Во Франции переход от больших рассказов к маленьким, от глобального к локальному, от экстраординарного к ординарному, от нового к уже виденному – одним словом, от общего к особенному – намечается с 1970х годов, в первых работах Кристиана Болтанского с их интересом к банальности, инвентарным спискам, стереотипным образам народной культуры. Его первая коллекция, созданная в 1969 году, «Результаты розыска всего, что осталось от моего детства, 1944–1950» («Recherche et presentation de tout ce qui reste de mon enfance, 1944–1950»), была, по его словам, «поиском исчезнувшей части меня самого, археологическими раскопками последних глубин моей памяти»[604]. В «Витринах оснований» («Vitrines de reference», 1970) он воссоздает микроскопические события, жесты и незначительные предметы своего детства[605], помещая в витрины мелкие предметы и скромные изображения, заботливо расставляя реликвии и снабжая их этикетками. Средствами фотографии он создает колеблющиеся между правдой и вымыслом альбомы («Альбом фотографий семьи Д. с 1939 по 1964 год», 1971, и «62 члена клуба “Микки” в 1955 году», 1972) и составляет инвентарные списки мелочей, такие как «Список предметов, принадлежавших одной женщине из Баден-Бадена» (1973).

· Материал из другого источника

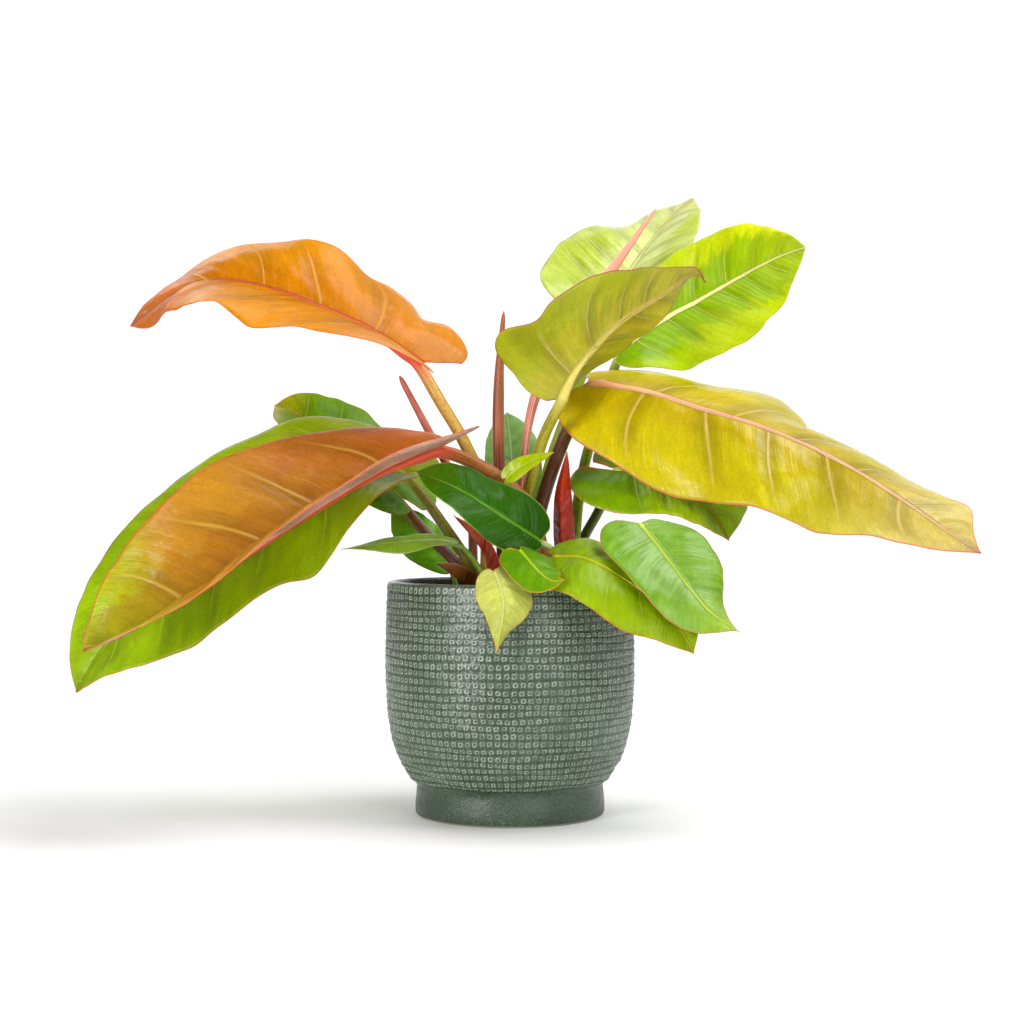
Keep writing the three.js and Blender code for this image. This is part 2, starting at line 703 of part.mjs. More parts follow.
// The soil fills the nursery pot, with a low lumpy dome on top and a plain hole for whatever stands in it.
function pottingSoil() {
  const { rim, base, wall, lip, lipHeight, height } = NURSERY;
  const bottom = COVER.floor + wall;
  const slope = (rim - lip - base) / (height - lipHeight);
  const wideAt = (z) => base + slope * (z - COVER.floor) - wall - GAP;
  const edge = wideAt(soilEdge);
  const rings = [1, 0.86, 0.7, 0.53, 0.35, 0.18, 0];
  const dome = rings.map((r) => [edge * r, soilEdge + SOIL.dome * (1 - r * r)]);
  const shape = turned([[0, bottom], [wideAt(bottom), bottom], ...dome], SOIL.sides);
  const at = shape.attributes.position;
  for (let i = 0; i < at.count; i++) {
    const [x, y, z] = [at.getX(i), at.getY(i), at.getZ(i)];
    const onTop = z > bottom + 5 && Math.hypot(x, y) < edge - 1;
    if (onTop) at.setZ(i, z + SOIL.lump * Math.sin(x * 0.37 + 1) * Math.cos(y * 0.31 - x * 0.11));
  }
  let soil = solidOf(shape);
  for (const hole of soilHoles()) soil = soil.subtract(solidOf(hole));
  return geometryOf(soil);
}

function soilHoles() {
  return [
    ...LEAVES.map((leaf) => leafStalk(leaf, GAP)),
    ...SPEARS.map((spear) => spearGeometry(spear, GAP)),
    ...STEMS.map((stem) => stemGeometry(stem, GAP)),
    ...SHEATHS.map((sheath) => sheathGeometry(sheath, GAP)),
  ];
}

function material(colour, roughness) {
  return new THREE.MeshStandardMaterial({ color: colour, roughness, metalness: 0 });
}

const plant = new THREE.Group();

function add(name, geometry, look) {
  const mesh = new THREE.Mesh(geometry, look);
  mesh.name = name;
  plant.add(mesh);
}

add("cover_pot", coverPot(), material(0x5b7462, 0.35));
add("nursery_pot", nurseryPot(), material(0x1c1c1e, 0.5));
add("potting_soil", pottingSoil(), material(0x3a2a20, 0.95));
for (const stem of STEMS) add(stem.name, stemGeometry(stem), material(0x6f6a3a, 0.6));
for (const leaf of LEAVES) {
  add(`blade_${leaf.name}`, bladeGeometry(leaf), material(leaf.colour, 0.4));
  add(`stalk_${leaf.name}`, leafStalk(leaf), material(leaf.stalk.colour, 0.45));
}
for (const spear of SPEARS) add(spear.name, spearGeometry(spear), material(spear.colour, 0.4));
for (const sheath of SHEATHS) add(sheath.name, sheathGeometry(sheath), material(sheath.colour, 0.5));

export default plant;
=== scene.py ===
# A potted prince of orange philodendron: broad orange, yellow and green leaves in a glazed cover pot.
# Sizes of the plant are in millimetres and turned into metres by MM. +Z is up, and -Y is the plant's front.
import math
import bpy
import numpy as np
from mathutils import Matrix, Vector


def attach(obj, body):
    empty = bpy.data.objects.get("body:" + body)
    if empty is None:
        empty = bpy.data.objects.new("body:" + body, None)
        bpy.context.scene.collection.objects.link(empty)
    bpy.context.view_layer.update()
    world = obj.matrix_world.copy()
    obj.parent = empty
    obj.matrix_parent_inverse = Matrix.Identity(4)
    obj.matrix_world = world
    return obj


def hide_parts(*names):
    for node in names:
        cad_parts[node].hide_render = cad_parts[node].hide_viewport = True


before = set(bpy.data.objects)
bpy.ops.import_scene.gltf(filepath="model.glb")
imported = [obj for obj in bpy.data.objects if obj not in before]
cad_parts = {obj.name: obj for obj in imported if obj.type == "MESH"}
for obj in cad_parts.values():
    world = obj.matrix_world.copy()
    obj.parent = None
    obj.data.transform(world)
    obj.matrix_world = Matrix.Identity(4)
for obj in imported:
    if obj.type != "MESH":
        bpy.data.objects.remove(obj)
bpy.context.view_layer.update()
MM = 0.001


# The studio, in metres, is a seamless sheet of pale paper that curves up behind the plant. The key light is
# a softbox high at the right. A tall window at the front left gives the glaze its streak, and a weak light
# behind at the left gives the raised leaves their gloss.
EYE = Vector((1.3, -1150, 193)) * MM
LENS = 62.86
SENSOR = 36  # millimetres wide, as the lens is in millimetres
LIT_POINT = (0, 0, 0.22)  # the middle of the plant
PAPER_DEPTH = (-5.0, 2.6)  # where the paper's flat part begins and ends
PAPER_CURVE = 1.2
PAPER_STEPS = 24
PAPER_TOP = 5.0
PAPER_HALF_WIDTH = 6.0
PAPER_WHITE = (0.88, 0.88, 0.88, 1)
SKY = 0.25


def add_camera():
    lens = bpy.data.cameras.new("camera")
    lens.lens = LENS
    lens.sensor_width = SENSOR
    camera = bpy.data.objects.new("camera", lens)
    camera.location = EYE
    camera.rotation_euler = (math.radians(90), 0, 0)
    bpy.context.scene.collection.objects.link(camera)
    bpy.context.scene.camera = camera


def new_object(name, points, faces):
    mesh = bpy.data.meshes.new(name)
    mesh.from_pydata([tuple(point) for point in points], [], faces)
    mesh.validate()
    mesh.shade_smooth()
    made = bpy.data.objects.new(name, mesh)
    bpy.context.scene.collection.objects.link(made)
    return made


def new_material(name, values):
    """A material and its shader, with sockets of the shader set to the values."""
    material = bpy.data.materials.new(name)
    material.use_nodes = True
    shader = material.node_tree.nodes["Principled BSDF"]
    for socket, value in values.items():
        shader.inputs[socket].default_value = value
    return material, shader


def add_paper():
    near, far = PAPER_DEPTH
    side = [(near, 0.0), (far, 0.0)]
    for part in range(1, PAPER_STEPS + 1):
        turn = math.radians(90) * part / PAPER_STEPS
        side.append((far + PAPER_CURVE * math.sin(turn), PAPER_CURVE * (1 - math.cos(turn))))
    side.append((far + PAPER_CURVE, PAPER_TOP))
    points = [(x, y, z) for y, z in side for x in (-PAPER_HALF_WIDTH, PAPER_HALF_WIDTH)]
    faces = [(2 * i, 2 * i + 1, 2 * i + 3, 2 * i + 2) for i in range(len(side) - 1)]
    paper = new_object("studio_paper", points, faces)
    white, _ = new_material("white_paper", {"Base Color": PAPER_WHITE, "Roughness": 0.9})
    paper.data.materials.append(white)


def add_softbox(name, place, size, power, aim=LIT_POINT):
    light = bpy.data.lights.new(name, "AREA")
    light.shape = "RECTANGLE"
    light.size, light.size_y = size
    light.energy = power
    box = bpy.data.objects.new(name, light)
    box.location = place
    box.rotation_euler = (Vector(aim) - Vector(place)).to_track_quat("-Z", "Y").to_euler()
    box.visible_camera = False
    bpy.context.scene.collection.objects.link(box)


def add_sky():
    sky = bpy.data.worlds.new("pale_sky")
    sky.use_nodes = True
    background = sky.node_tree.nodes["Background"]
    background.inputs["Color"].default_value = (1, 1, 1, 1)
    background.inputs["Strength"].default_value = SKY
    bpy.context.scene.world = sky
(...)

Антимодернистское направление, намеченное Болтанским и некоторыми другими художниками в начале 1970х годов, утвердилось только в следующем десятилетии, с развитием «эстетики повседневного»[606]. Западное искусство, которому недавнее слияние с фотографией придало, без сомнения, несравненную миметическую мощь, по большей части массово ориентируется на нижние слои реального: банальное, знакомое, даже тривиальное. Оно переходит от модернистской абстракции к самой необработанной фигуративности. После эстетической сложности модернистского искусства и теоретической усложненности искусства концептуального происходит своего рода поворот. На искусство влияет сильное движение десублимации и десакрализации, широко поддержанное произведениями в фотографическом материале. В противоположность художественной фотографии, у которой Жан-Клод Лемани заимствует материал, затененность и сюжетность, а также крикливости или пафосности коммерческих и рекламных снимков такие художники, как Петер Фишли и Давид Вайс, Хоакин Могарра, Пьер Юиг, Клод Клоски, Саверио Люкарьелло, Беат Стройли, Томас Хиршхорн, Льюис Балц и Доминик Ауэр бахер, проявляют привязанность к знакомым, банальным и незначительным местам, жестам и предметам. Яркому или утонченному освещению, оригинальным или мудреным композициям, созерцательным или необычным ракурсам, весомости материала они предпочитают намеренно нейтральный и скромный почерк, радикально тонкие снимки и экстремально строгие формы. Затененность уступает место иллюзии прозрачности, материал исчезает, сюжетность строится на буквальности и строгости обозначения, определяя таким образом позицию: ординарно изображать ординарное, то есть соединить форму содержания с формой выражения.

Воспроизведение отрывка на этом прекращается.